About a year ago, I happened upon this statement about the Monitor in the Harvard Business Review – under the charming heading of “do things that don’t interest you”:

“Many things that end up” being meaningful, writes social scientist Joseph Grenny, “have come from conference workshops, articles, or online videos that began as a chore and ended with an insight. My work in Kenya, for example, was heavily influenced by a Christian Science Monitor article I had forced myself to read 10 years earlier. Sometimes, we call things ‘boring’ simply because they lie outside the box we are currently in.”

If you were to come up with a punchline to a joke about the Monitor, that would probably be it. We’re seen as being global, fair, insightful, and perhaps a bit too earnest. We’re the bran muffin of journalism.

But you know what? We change lives. And I’m going to argue that we change lives precisely because we force open that too-small box that most human beings think they live in.

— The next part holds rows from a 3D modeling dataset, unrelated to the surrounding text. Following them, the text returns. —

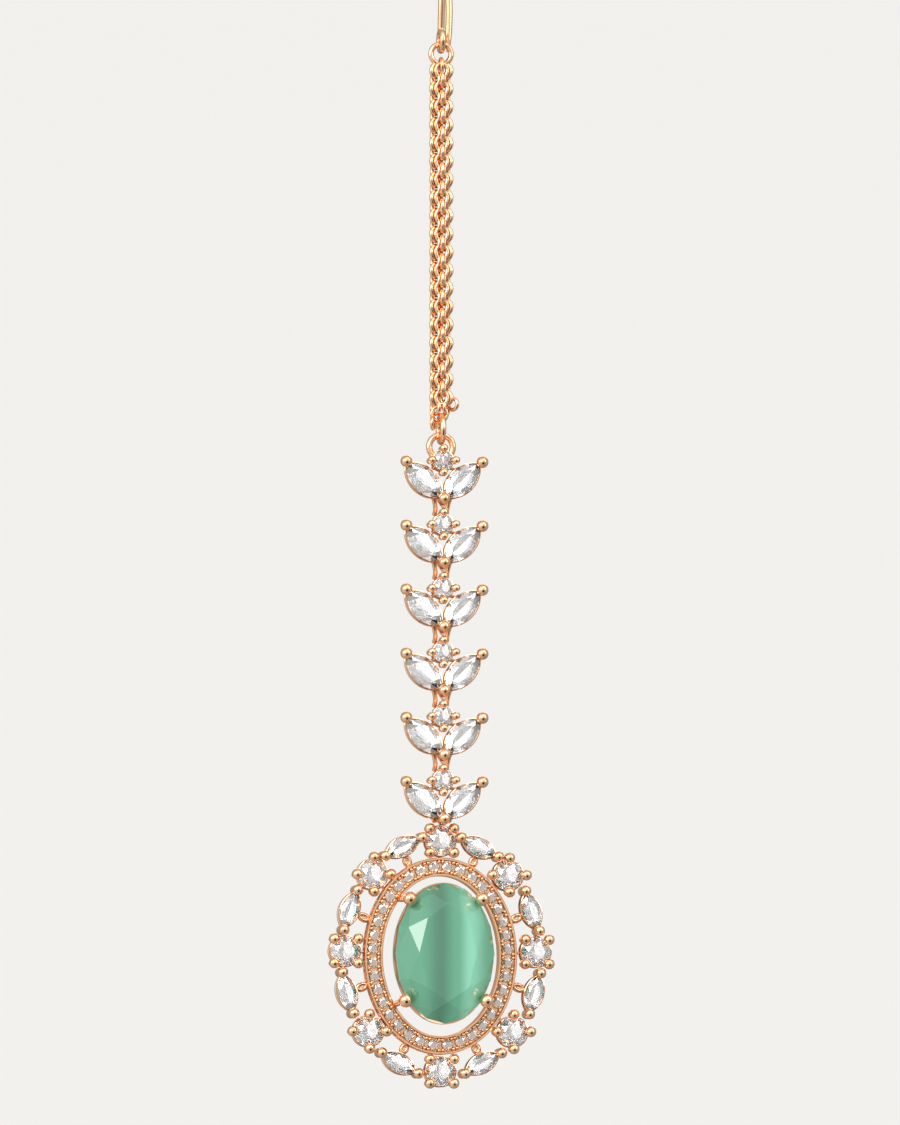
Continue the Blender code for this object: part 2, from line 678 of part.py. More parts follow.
def basket_pieces():
    # Four sloping stems with balls, and the rail that carries the main stone
    pieces = []
    rail_low = MAIN_RAIL_DROP + MAIN_STEM_WIRE
    corners = (
        (MAIN_RAIL_PROUD, -MAIN_RAIL_DROP), (MAIN_RAIL_PROUD, -rail_low),
        (-MAIN_RAIL_INSIDE, -rail_low), (0.0, -MAIN_RAIL_DROP),
    )
    rail = ring_mesh([
        (oval_outline(MAIN_WIDTH / 2, MAIN_HEIGHT / 2, BAND_POINTS // 2, grow), height)
        for grow, height in corners
    ])
    pieces.append((rail, facing(0.0, -MAIN_RAISE, MAIN_RISE)))
    aside = MAIN_STEM_WIRE / 2 + STONE_GAP
    slope = math.atan2(MAIN_CROWN, 0.5 * MAIN_WIDTH * (1 - MAIN_TABLE_ACROSS))
    height = (MAIN_BALL / 2 + STONE_GAP - aside * math.sin(slope)) / math.cos(slope)
    ball = ball_mesh(MAIN_BALL / 2)
    inside = STEM_FOOT_SHARE * BAND_WIDTH
    upper, lower = MAIN_UPPER_PRONG, MAIN_LOWER_PRONG
    for angle in (upper, math.pi - upper, math.pi + lower, -lower):
        x = (MAIN_WIDTH / 2 + aside) * math.cos(angle)
        z = (MAIN_HEIGHT / 2 + aside) * math.sin(angle) + MAIN_RISE
        top = Vector((x, -MAIN_RAISE - height, z))
        # The stem leans aside to the band's inner edge: its foot is on an oval a little inside the band
        foot_x = x + math.copysign(MAIN_STEM_ASIDE, x)
        along = math.sqrt(1.0 - (foot_x / (BAND_HALF_WIDTH - inside)) ** 2)
        foot = Vector((foot_x, 0.55 * HALO_COLLET, math.copysign((BAND_HALF_HEIGHT - inside) * along, z)))
        on_rail = Vector((x, MAIN_RAIL_DROP + MAIN_STEM_WIRE / 2 - MAIN_RAISE, z))
        pieces.append((ball, Matrix.Translation(top) @ Matrix.Rotation(math.pi / 2, 4, "X")))
        pieces.append((wire_mesh([top, on_rail, foot], MAIN_STEM_WIRE), Matrix.Identity(4)))
    return pieces


def ball_mesh(radius):
    levels = [math.pi * k / 5 for k in range(6)]
    profile = [(radius * math.sin(a), radius * math.cos(a)) for a in levels]
    profile[0] = (0.0, radius)
    profile[-1] = (0.0, -radius)
    return turned_mesh(profile, 8)


def pendant_mesh():
    # Band with its small stones, halo, basket and the eye at the top, all one casting
    pieces = [(band_mesh(), facing(0.0, 0.0, 0.0))]
    stone = pave_mesh()
    for x, z, turn in oval_stations(BAND_HALF_WIDTH, BAND_HALF_HEIGHT, PAVE_STONES):
        pieces.append((stone, facing(x, 0.0, z, turn)))
    pieces += halo_pieces()
    pieces += basket_pieces()
    pieces.append(eye_piece(0.0, HALO_HALF_HEIGHT + HALO_EYE_RISE))
    return solder(pieces)


def build_hanger(jewel, gold):
    edge_on = Matrix.Rotation(math.pi / 2, 4, "Y")
    smooth(add_object("hook", hook_mesh(), Matrix.Identity(4), jewel, gold))
    ring = link_mesh(TOP_RING_RADIUS, TOP_RING_WIRE)
    smooth(add_object("top_ring", ring, facing(0.0, 0.0, TOP_RING_Z), jewel, gold))
    smooth(add_object("chain", chain_mesh(), Matrix.Identity(4), jewel, gold))
    ring = link_mesh(JUMP_RING_RADIUS, JUMP_RING_WIRE)
    place = Matrix.Translation((0.0, 0.0, JUMP_RING_Z)) @ edge_on
    smooth(add_object("jump_ring", ring, place, jewel, gold))


def build_stem(jewel, gold, clear):
    middle = leaf_unit_mesh(first=False, last=False)
    meshes = [leaf_unit_mesh(first=True, last=False)] + [middle] * (LEAF_UNITS - 2)
    meshes.append(leaf_unit_mesh(first=False, last=True))
    round_stone = round_stone_mesh(STEM_ROUND)
    leaf_stone = leaf_stone_mesh(LEAF_LENGTH, LEAF_WIDTH)
    for k, mesh in enumerate(meshes):
        place = Matrix.Translation((0.0, 0.0, FIRST_BALL_Z - k * LEAF_PITCH))
        number = k + 1
        smooth(add_object(f"leaf_unit_{number}", mesh, place, jewel, gold))
        seat = place @ facing(0.0, -LEAF_GIRDLE_FRONT, STEM_ROUND_RISE)
        add_object(f"stem_round_{number}", round_stone, seat, jewel, clear)
        add_object(f"leaf_stone_right_{number}", leaf_stone, place @ leaf_place(1), jewel, clear)
        add_object(f"leaf_stone_left_{number}", leaf_stone, place @ leaf_place(-1), jewel, clear)


def build_pendant(jewel, gold, clear, green):
    # Everything of the pendant hangs on an empty at its hinge, the cross bar of the last leaf link
    hinge = Vector((0.0, HINGE_BACK, PENDANT_Z + HALO_HALF_HEIGHT + HALO_EYE_RISE))
    swing = bpy.data.objects.new("pendant_hinge", None)
    swing.location = hinge
    jewel.objects.link(swing)
    centre = Matrix.Translation(Vector((0.0, 0.0, PENDANT_Z)) - hinge)
    parts = [("pendant_frame", pendant_mesh(), centre, gold)]
    round_stone = round_stone_mesh(HALO_ROUND)
    leaf_stone = leaf_stone_mesh(HALO_LEAF_LENGTH, HALO_LEAF_WIDTH)
    for k in range(HALO_ROUNDS):
        x, z = halo_point(halo_angle(2 * k))
        parts.append((f"halo_round_{k + 1}", round_stone, centre @ facing(x, 0.0, z), clear))
        x, z, turn = halo_leaf(k)
        parts.append((f"halo_leaf_{k + 1}", leaf_stone, centre @ facing(x, 0.0, z, turn), clear))
    parts.append(("main_stone", oval_stone_mesh(), centre @ facing(0.0, -MAIN_RAISE, MAIN_RISE), green))
    for name, mesh, place, material in parts:
        part = add_object(name, mesh, Matrix.Identity(4), jewel, material)
        part.parent = swing
        part.matrix_local = place
    smooth(bpy.data.objects["pendant_frame"])


def build_jewel():
    clear_scene()
    jewel = make_collection("forehead_jewel")
    gold, clear, green = rose_gold(), clear_stone(), green_stone()
    build_hanger(jewel, gold)
    build_stem(jewel, gold, clear)
    build_pendant(jewel, gold, clear, green)


build_jewel()
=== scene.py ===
import math

import bmesh
import bpy
import numpy as np
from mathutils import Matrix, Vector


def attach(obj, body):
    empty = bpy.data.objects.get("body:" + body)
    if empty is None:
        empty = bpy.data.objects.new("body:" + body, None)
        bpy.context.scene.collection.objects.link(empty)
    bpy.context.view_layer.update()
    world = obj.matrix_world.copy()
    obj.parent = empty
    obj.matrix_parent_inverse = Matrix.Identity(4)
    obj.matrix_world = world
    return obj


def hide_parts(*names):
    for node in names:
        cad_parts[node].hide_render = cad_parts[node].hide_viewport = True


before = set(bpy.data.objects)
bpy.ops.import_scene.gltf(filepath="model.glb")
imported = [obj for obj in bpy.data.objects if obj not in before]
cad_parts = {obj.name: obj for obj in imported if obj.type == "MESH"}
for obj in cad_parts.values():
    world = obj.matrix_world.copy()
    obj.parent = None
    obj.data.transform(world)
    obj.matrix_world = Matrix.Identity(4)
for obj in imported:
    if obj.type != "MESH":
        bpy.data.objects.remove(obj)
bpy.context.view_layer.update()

fullTurn = 2 * math.pi
mm = 0.001  # the jewel is worked out in millimetres and goes into the meshes in metres
linkGap = 0.08
stoneGap = 0.06
asDrawn = np.eye(3)[None]


# Surfaces: each is a pair of arrays, its points and its faces

def gridFaces(rows, columns, closeRows=False):
    # Four-cornered faces between neighbours on a grid numbered row by row; the columns always run round
    down = np.arange(rows if closeRows else rows - 1)
    row, column = (grid.ravel() for grid in np.meshgrid(down, np.arange(columns), indexing="ij"))
    nextRow = (row + 1) % rows
    nextColumn = (column + 1) % columns
    corners = (row * columns + column, row * columns + nextColumn,
               nextRow * columns + nextColumn, nextRow * columns + column)
    return np.stack(corners, axis=1)


def joined(surfaces):
    # One surface of several: the points are stacked, and each face number moves past the points before it
    counts = [len(points) for points, faces in surfaces]
    starts = np.concatenate(([0], np.cumsum(counts)[:-1]))
    points = np.concatenate([points for points, faces in surfaces])
    faces = np.concatenate([faces + start for (points_, faces), start in zip(surfaces, starts)])
    return points, faces


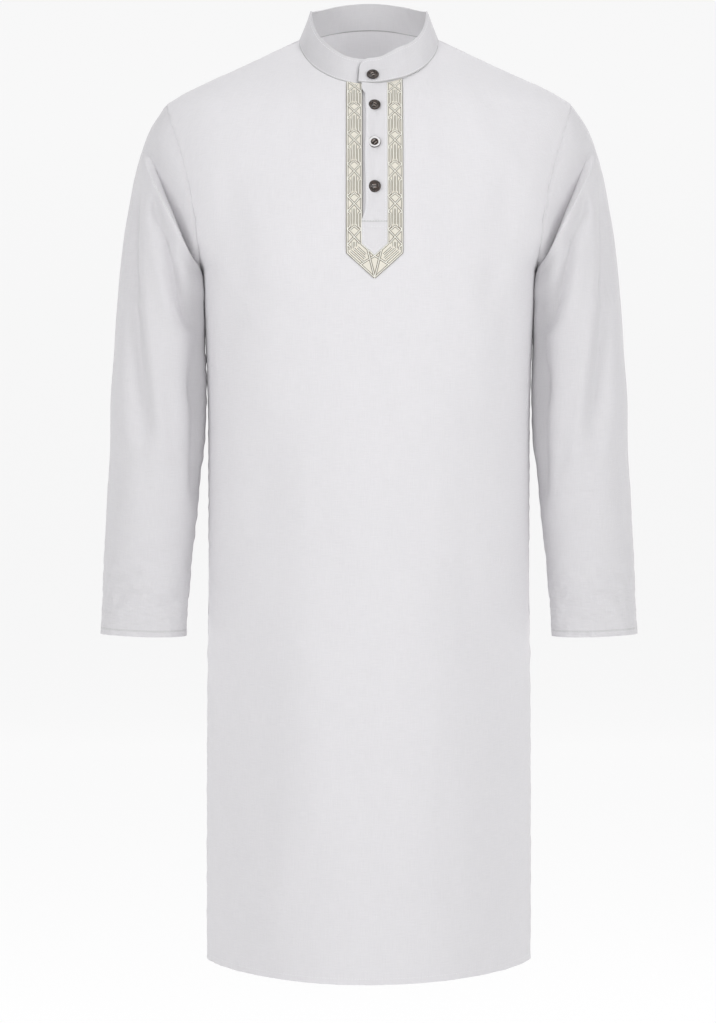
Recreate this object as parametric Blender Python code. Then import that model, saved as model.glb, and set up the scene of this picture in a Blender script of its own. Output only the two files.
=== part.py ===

The Monitor is a peculiar little publication that’s hard for the world to figure out. We’re run by a church, but we’re not only for church members and we’re not about converting people. We’re known as being fair even as the world becomes as polarized as at any time since the newspaper’s founding in 1908.

We have a mission beyond circulation, we want to bridge divides. We’re about kicking down the door of thought everywhere and saying, “You are bigger and more capable than you realize. And we can prove it.”